How does enterprise AI video detection differ from a basic content filter?
Basic filters apply a single pass and return a broad real/fake verdict. Enterprise AI video detection correlates frame analysis, motion signals, audio evaluation, and metadata simultaneously — and goes further by identifying exactly where in the timeline manipulation has occurred. That precision is what makes detection actionable: knowing that seconds 12–18 of an identity verification clip are manipulated is operationally different from knowing a video "may be synthetic."
What file formats does enterprise AI video detection support?
Enterprise detection tools typically support the major video container formats used in business workflows — MP4, MOV, AVI, MKV — as well as common audio formats for standalone audio stream analysis. For specific format support and API documentation, check with your detection provider. Uncovai's video detection capabilities are outlined on the video detection page.
Is real-time AI video detection possible during live calls?
Yes, but it requires a different architecture from upload-based file analysis. Real-time detection operates at the stream level — analysing audio and video during a call as it happens, rather than after the fact. This is critical for executive impersonation scenarios where the fraud occurs during the call itself. Uncovai's real-time deepfake detection for meetings covers this use case for Teams, Zoom, and Google Meet.
How does AI video detection handle content with legitimate editing?
Standard video editing — cuts, colour grading, transitions, overlays — produces different signal patterns from AI generation and manipulation. Enterprise detection tools are trained to distinguish between editing artefacts and synthesis artefacts, returning low suspicion scores for content that has been edited normally. The distinction matters particularly in media, legal, and insurance contexts where edited but authentic footage is common.
What does "cross-modal consistency" mean in AI video detection?

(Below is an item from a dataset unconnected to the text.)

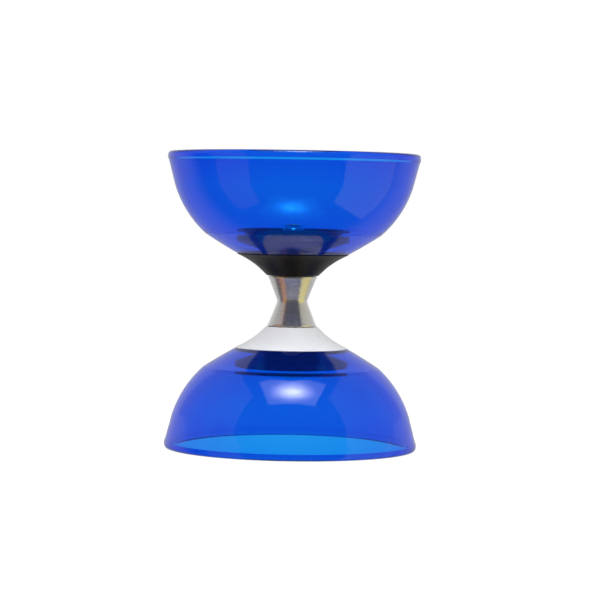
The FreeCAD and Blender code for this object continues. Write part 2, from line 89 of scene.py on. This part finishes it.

Cross-modal consistency analysis evaluates whether the visual and audio streams of a video are genuinely coherent — lip sync accuracy, environmental audio match, timing alignment, and acoustic environment consistency. When one stream is authentic and the other is synthetic (the most common hybrid format), cross-modal analysis is what flags the inconsistency that frame analysis or audio analysis alone would miss.
AI video fraud is already expensive. Detection is how you stop it.
The tools generating convincing synthetic video are accessible, fast, and cheap. The organisations losing money to AI video fraud are not targeted because they are careless — they are targeted because their verification workflows were built before this threat existed.
Enterprise AI video detection — analysing frames, audio, and cross-modal consistency simultaneously, returning timeline-level results, integrated directly into existing workflows via API — is how that gap closes.